Le contrôle au nom de l’avenir

C’est dire que le colloque de l’Unesco prend tout son sens : démystifier l’avenir. Au nom duquel on fuit le présent, conforte les rapports de force, prend les générations futures en gage.

Le monde est turbulent. Tout change .Mais il y a des réalités, des règles. Celles de l’économie et de la politique. Certains ont été surpris de voir la victoire de Boris Johnson. En juin j’avais écrit qu’il rallierait les partisans de Farage et s’assurerait ainsi de la victoire. Et qu’il passerait un  accord avec l’UE. Comme il n’était pas difficile de prévoir que Maduro ne tomberait pas. Ou d’annoncer le prochain bombardement israélien à la frontière irako-iranienne : les jeux de pouvoir sont simples, même s’ils sont souvent cachés.  En revanche, je me suis trompé sur la crise économique qui n’en finit pas de ne pas arriver aux Etats-Unis. Je connais la politique. La politique obéit toujours aux mêmes règles. L’économie ne fonctionne plus comme avant. La société encore moins.

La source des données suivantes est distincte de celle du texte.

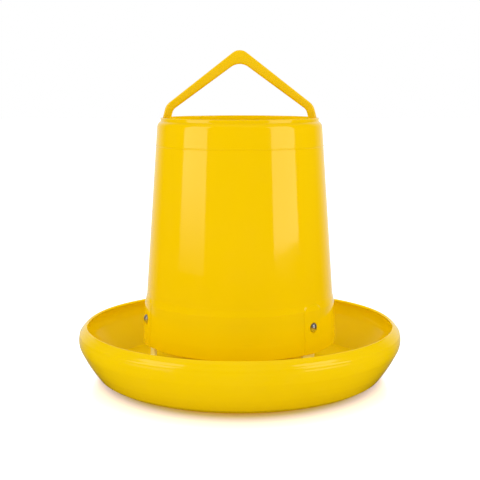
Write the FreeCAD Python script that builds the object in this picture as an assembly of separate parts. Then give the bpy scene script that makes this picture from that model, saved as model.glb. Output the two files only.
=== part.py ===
import FreeCAD, Part
import math
import os

from FreeCAD import Placement, Rotation, Vector

# Poultry feeder, to hang or to stand: an open tapered hopper on three legs in a round feed pan, with a handle.
# Millimetres. The origin is on the axis, on the ground under the pan. +Z is up and the front is -Y.

# Feed pan, one moulding
pan_diameter = 355.6
pan_wall = 2.6
pan_widest_height = 43.0
pan_side_radius = 22.0
pan_upper_slope = 27.0
pan_lower_slope = 36.0
pan_slope_change_height = 19.0
pan_slope_blend = 150.0
pan_base_radius = 7.0
pan_lip_radius = 17.5
pan_lip_turn = 56.0
pan_floor_lift = 2.0
pan_foot_ring_width = 5.0
pan_foot_ring_inset = 5.0
pan_plateau_lift = 5.5
pan_plateau_margin = 5.0
pan_plateau_slope_run = 5.0
pan_bead_angle = 23.0
pan_bead_width = 5.0
pan_bead_proud = 0.4

# Feed cone in the middle of the pan, hollow underneath
cone_clearance = 6.9
cone_height = 46.0
cone_tip_radius = 12.0
cone_foot_radius = 5.0

# Hopper, one moulding, open at both ends
hopper_wall = 2.2
hopper_bottom_height = 39.9
hopper_height = 243.8
hopper_bottom_radius = 106.0
hopper_skirt_height = 45.1
hopper_skirt_inset = 1.7
hopper_step_height = 7.0
hopper_step_depth = 1.65
hopper_step_round = 4.0
hopper_shoulder_radius = 89.35
hopper_shoulder_drop = 6.2
hopper_shoulder_round = 6.5
hopper_neck_inset = 3.65
hopper_neck_height = 3.7
hopper_neck_fillet = 1.6
hopper_band_height = 17.4
hopper_band_proud = 0.25
hopper_band_blend = 4.0
hopper_ring_drop = 29.7
hopper_ring_width = 1.6
hopper_ring_proud = 0.35

# Pads of the hopper, each with a flat boss inside that takes a leg
pad_proud = 0.8
pad_width = 27.0
pad_height = 50.4
pad_corner_round = 7.0
boss_depth = 4.3
boss_clearance = 0.3
spot_face_depth = 0.9
spot_face_clearance = 0.9

# Legs: L-shaped strips, at these angles from the front, counted towards +X
leg_angles = {"right": 47.0, "left": -73.0, "rear": 167.0}
leg_width = 18.0
leg_thickness = 3.0
leg_top_clearance = 2.0
leg_foot_length = 23.0
leg_bend_radius = 4.0
leg_corner_round = 3.0
leg_hole_spacing = 11.0

# Screws and nuts, all of one size
screw_diameter = 5.0
screw_length = 14.0
screw_head_diameter = 9.5
screw_head_height = 3.7
screw_head_edge = 1.0
screw_hole_clearance = 0.5
screw_height = 27.6
recess_span = 4.6
recess_slot = 1.1
recess_depth = 2.0
cut_over = 1.0
nut_width = 8.0
nut_height = 4.0
nut_bore_clearance = 0.1
foot_screw_inset = 14.0

# Carrying handle, one moulding, snapped into two slots under the hopper's shoulder
handle_point_rise = 75.2
handle_peak_depth = 14.55
handle_elbow_rise = 13.4
handle_inner_elbow_rise = 8.5
handle_bar_depth = 8.0
handle_peak_round = 12.5
handle_inner_peak_round = 15.2
handle_elbow_round = 14.0
handle_inner_elbow_round = 9.0
handle_flare = 15.0
handle_flare_rise = 0.5
handle_flare_round = 10.0
handle_leg_width = 9.0
handle_leg_reach = 24.0
handle_edge_round = 2.2
handle_rim_gap = 0.3
handle_slot_gap = 0.3
tooth_drop = 13.5
tooth_height = 6.0
tooth_inset = 0.4

# Sizes that follow from the ones above
pan_radius = pan_diameter / 2
hopper_top = hopper_bottom_height + hopper_height
hopper_neck_radius = hopper_shoulder_radius - hopper_neck_inset
hopper_inner_neck = hopper_neck_radius - hopper_wall
skirt_top = hopper_bottom_height + hopper_skirt_height
skirt_top_radius = hopper_bottom_radius - hopper_skirt_inset
taper_start = skirt_top + hopper_step_height
taper_start_radius = skirt_top_radius - hopper_step_depth
widest_radius = hopper_bottom_radius + pad_proud
boss_face = skirt_top_radius - boss_depth
leg_face = boss_face - boss_clearance
screw_level = hopper_bottom_height + screw_height
plateau_top = pan_plateau_lift + pan_wall
foot_screw_radius = leg_face - foot_screw_inset
cone_radius = leg_face - leg_foot_length - cone_clearance


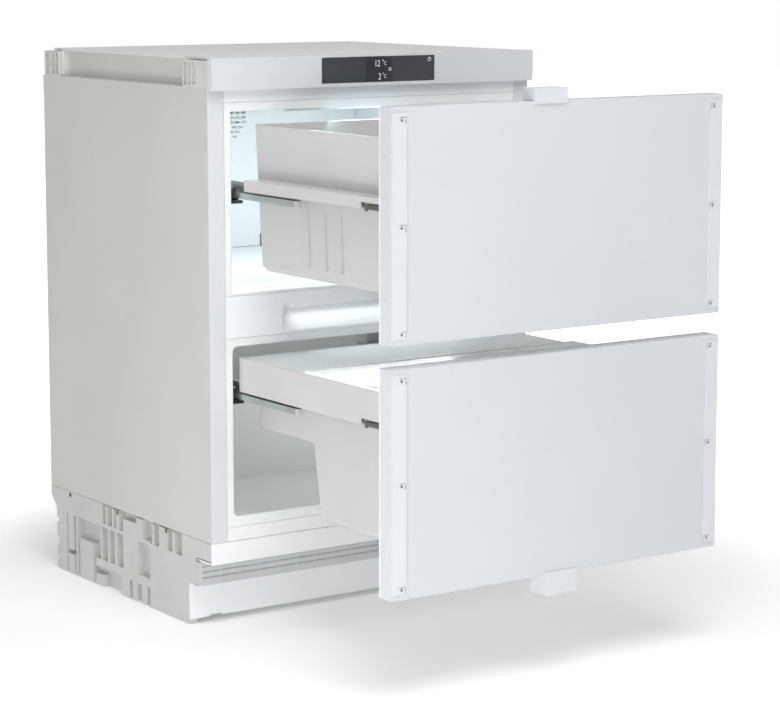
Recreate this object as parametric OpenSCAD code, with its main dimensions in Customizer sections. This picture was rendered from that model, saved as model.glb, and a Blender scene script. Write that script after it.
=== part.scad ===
// Undercounter drawer refrigerator, drawn with both drawers pulled out.
// Millimetres. x is to the right, y to the back, z up from the floor.
// Inside each module y is counted from the cabinet's front plane.

/* [Cabinet] */
// Width of the cabinet shell
cab_w = 597; // [594:0.5:600]
// Depth of the cabinet shell behind its front plane
cab_d = 533; // [530:1:540]
// Height from the floor to the top plate
cab_h = 875; // [874:1:880]
// Distance of the cabinet's front plane in front of the origin
front_offset = 30; // [0:1:60]
// Thickness of the steel sheets
sheet = 1.2; // [0.8:0.1:1.5]
// Width of the steel flange beside each opening
flange_w = 28; // [27:0.5:29]
// Height of the lower edge of the steel sides
side_z0 = 140.5; // [140:0.5:141]
// Height of the upper edge of the steel sides
side_z1 = 830.5; // [830:0.5:832]

/* [Compartments] */
// Width of both openings
opening_w = 518; // [516:1:520]
// Depth of both compartments
inner_d = 440; // [440:1:446]
// Floor of the upper compartment
upper_floor = 532; // [531:0.5:533]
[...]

Mal penser le futur permet de rater le présent. C’est parfois volontaire. Observer comment le futur régit nos vies, par erreur de conception, permet d’imaginer de nouvelles solutions. Ce que fait souvent la société, rarement les gouvernements. C’est pourquoi les sociétés de confiance, d’initiatives, l’emporteront sur les sociétés de contrôle, et connaitront un avenir plus paisible que les autres. La France serait-elle malade de l’amour du conflit, de celui du contrôle ? Ou serait-elle simplement sclérosée ? Donnez le contrôle des retraites non à l’Etat ni aux syndicats mais aux vraies gens, ce serait la révolution : une solution d’avenir.

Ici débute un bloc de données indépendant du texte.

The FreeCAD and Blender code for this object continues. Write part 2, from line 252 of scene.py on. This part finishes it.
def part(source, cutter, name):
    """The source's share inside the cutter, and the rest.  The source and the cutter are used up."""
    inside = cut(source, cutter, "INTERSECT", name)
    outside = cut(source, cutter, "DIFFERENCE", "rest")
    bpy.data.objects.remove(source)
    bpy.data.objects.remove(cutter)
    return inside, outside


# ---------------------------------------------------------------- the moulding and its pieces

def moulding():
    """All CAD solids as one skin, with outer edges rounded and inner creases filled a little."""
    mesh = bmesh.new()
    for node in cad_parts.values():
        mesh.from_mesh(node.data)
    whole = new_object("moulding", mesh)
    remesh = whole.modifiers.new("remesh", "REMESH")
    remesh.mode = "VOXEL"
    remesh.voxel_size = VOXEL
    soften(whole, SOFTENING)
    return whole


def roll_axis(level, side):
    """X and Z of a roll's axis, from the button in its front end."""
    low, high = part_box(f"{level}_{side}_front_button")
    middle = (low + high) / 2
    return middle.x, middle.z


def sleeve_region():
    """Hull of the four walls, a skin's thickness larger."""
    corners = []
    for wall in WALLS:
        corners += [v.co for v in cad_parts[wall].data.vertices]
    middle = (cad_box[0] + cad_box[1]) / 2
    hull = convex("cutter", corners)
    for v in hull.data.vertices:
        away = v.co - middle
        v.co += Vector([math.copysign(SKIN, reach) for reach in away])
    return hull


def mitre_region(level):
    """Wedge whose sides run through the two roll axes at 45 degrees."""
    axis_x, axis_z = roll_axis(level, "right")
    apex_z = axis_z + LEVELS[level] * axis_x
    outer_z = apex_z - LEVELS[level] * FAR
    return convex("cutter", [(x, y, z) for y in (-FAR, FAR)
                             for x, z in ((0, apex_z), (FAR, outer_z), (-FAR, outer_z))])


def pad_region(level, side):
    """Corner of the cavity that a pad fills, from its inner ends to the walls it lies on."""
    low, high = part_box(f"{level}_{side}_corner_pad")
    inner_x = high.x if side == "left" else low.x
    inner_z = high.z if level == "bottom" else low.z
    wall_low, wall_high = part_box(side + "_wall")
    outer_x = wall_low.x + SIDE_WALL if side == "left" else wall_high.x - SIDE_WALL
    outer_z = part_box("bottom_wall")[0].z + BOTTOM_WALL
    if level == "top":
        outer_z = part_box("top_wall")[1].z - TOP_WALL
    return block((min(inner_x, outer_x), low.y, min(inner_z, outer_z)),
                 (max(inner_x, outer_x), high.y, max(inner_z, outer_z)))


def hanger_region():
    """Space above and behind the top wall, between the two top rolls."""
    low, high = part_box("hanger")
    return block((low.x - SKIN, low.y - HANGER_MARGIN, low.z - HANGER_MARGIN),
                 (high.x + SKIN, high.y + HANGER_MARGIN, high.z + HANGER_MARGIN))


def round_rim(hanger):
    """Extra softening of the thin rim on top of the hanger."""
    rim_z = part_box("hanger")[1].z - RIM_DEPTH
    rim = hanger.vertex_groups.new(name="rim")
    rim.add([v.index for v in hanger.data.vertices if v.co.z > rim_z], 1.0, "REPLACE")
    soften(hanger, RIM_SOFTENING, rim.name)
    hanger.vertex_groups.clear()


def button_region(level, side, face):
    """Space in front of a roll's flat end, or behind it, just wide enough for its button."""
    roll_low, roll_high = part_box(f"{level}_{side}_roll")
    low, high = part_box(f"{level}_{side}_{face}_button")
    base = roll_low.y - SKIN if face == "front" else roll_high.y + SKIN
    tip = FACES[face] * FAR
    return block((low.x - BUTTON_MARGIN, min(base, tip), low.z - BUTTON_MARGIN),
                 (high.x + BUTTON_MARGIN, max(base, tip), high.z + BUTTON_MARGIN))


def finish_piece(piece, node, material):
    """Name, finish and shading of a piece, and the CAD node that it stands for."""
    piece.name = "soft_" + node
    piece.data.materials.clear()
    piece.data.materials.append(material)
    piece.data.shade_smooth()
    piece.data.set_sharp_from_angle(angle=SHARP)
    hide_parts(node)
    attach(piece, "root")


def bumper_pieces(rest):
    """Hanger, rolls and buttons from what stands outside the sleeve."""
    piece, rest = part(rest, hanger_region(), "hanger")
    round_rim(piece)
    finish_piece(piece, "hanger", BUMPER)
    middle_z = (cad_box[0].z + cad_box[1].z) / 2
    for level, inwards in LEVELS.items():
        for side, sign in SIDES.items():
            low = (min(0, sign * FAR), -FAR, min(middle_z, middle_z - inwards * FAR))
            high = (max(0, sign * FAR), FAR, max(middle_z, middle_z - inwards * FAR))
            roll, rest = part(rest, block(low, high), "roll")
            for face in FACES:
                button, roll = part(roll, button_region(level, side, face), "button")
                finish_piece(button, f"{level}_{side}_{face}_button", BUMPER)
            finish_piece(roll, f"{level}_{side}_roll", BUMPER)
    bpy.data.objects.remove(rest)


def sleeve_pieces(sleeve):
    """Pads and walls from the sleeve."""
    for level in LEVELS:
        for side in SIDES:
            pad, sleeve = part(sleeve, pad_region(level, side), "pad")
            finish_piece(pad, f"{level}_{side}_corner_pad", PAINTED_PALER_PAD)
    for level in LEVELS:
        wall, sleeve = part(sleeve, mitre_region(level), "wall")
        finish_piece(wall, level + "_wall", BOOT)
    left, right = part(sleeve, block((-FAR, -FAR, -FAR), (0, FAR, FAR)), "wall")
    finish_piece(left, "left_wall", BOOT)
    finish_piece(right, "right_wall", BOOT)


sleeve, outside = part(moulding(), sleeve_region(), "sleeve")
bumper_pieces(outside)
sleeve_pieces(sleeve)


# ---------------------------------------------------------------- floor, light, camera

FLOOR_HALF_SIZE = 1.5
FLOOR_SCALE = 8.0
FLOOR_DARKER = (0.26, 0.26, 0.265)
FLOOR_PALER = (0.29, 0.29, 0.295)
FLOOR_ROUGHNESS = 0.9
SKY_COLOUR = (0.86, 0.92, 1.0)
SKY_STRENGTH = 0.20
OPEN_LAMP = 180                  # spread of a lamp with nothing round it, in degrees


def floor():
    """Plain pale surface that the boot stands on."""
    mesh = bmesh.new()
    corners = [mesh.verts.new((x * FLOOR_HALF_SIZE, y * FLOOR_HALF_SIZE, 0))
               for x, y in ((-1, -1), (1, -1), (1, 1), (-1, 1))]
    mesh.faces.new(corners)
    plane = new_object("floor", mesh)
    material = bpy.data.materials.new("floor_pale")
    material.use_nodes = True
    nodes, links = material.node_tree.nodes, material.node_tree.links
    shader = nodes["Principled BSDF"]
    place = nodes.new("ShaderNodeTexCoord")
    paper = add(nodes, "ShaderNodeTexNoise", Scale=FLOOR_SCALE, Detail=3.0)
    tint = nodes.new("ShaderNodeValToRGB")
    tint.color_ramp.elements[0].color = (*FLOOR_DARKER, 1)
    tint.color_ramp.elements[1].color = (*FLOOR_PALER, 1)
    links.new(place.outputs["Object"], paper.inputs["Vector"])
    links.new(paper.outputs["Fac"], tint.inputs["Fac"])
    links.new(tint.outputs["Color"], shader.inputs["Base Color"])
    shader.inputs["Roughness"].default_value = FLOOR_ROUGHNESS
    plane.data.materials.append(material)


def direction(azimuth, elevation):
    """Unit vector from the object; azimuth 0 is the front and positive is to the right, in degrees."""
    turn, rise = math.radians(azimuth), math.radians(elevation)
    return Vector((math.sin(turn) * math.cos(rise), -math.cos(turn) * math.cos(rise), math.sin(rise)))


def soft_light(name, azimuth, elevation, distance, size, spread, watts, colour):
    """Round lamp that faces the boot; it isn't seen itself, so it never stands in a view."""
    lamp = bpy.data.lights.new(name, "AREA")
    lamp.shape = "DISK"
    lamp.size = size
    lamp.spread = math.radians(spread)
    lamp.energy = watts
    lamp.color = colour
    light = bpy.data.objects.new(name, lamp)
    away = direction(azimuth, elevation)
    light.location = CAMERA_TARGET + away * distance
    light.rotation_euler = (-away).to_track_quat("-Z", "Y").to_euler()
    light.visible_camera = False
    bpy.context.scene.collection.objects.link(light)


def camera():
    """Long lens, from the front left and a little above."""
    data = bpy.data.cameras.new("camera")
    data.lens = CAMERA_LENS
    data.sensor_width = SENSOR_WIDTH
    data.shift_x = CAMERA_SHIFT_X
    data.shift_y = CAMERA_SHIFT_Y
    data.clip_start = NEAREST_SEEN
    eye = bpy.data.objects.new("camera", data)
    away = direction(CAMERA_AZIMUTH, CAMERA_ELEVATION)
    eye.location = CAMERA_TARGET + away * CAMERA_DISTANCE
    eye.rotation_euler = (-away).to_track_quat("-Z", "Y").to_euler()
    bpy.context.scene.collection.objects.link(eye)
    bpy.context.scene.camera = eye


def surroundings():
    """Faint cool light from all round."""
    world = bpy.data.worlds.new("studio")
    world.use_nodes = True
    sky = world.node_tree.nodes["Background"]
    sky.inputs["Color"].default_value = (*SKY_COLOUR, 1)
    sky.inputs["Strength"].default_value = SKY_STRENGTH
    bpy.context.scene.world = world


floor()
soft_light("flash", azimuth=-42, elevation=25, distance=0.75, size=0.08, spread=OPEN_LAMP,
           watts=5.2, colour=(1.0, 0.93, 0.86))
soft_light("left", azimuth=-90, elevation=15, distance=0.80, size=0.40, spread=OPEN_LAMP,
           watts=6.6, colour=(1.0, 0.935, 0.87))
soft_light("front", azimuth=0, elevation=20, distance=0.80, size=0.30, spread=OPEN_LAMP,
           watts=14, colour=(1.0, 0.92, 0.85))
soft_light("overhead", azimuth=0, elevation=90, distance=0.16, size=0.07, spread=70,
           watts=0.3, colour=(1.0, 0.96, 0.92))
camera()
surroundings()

[1]« Qu’est-ce que Futures Literacy? C’est un apprentissage, comme la lecture, du pourquoi et du comment les humains imaginent l’avenir. Les images de l’avenir sont les sources des espoirs et des craintes des gens au présent. Si nous ne savons pas d’où viennent ces images ni comment créer les nôtres, nous ne pouvons pas comprendre le monde. »Riel Miller, Fondateur de l’Unité de Prospective , Unesco.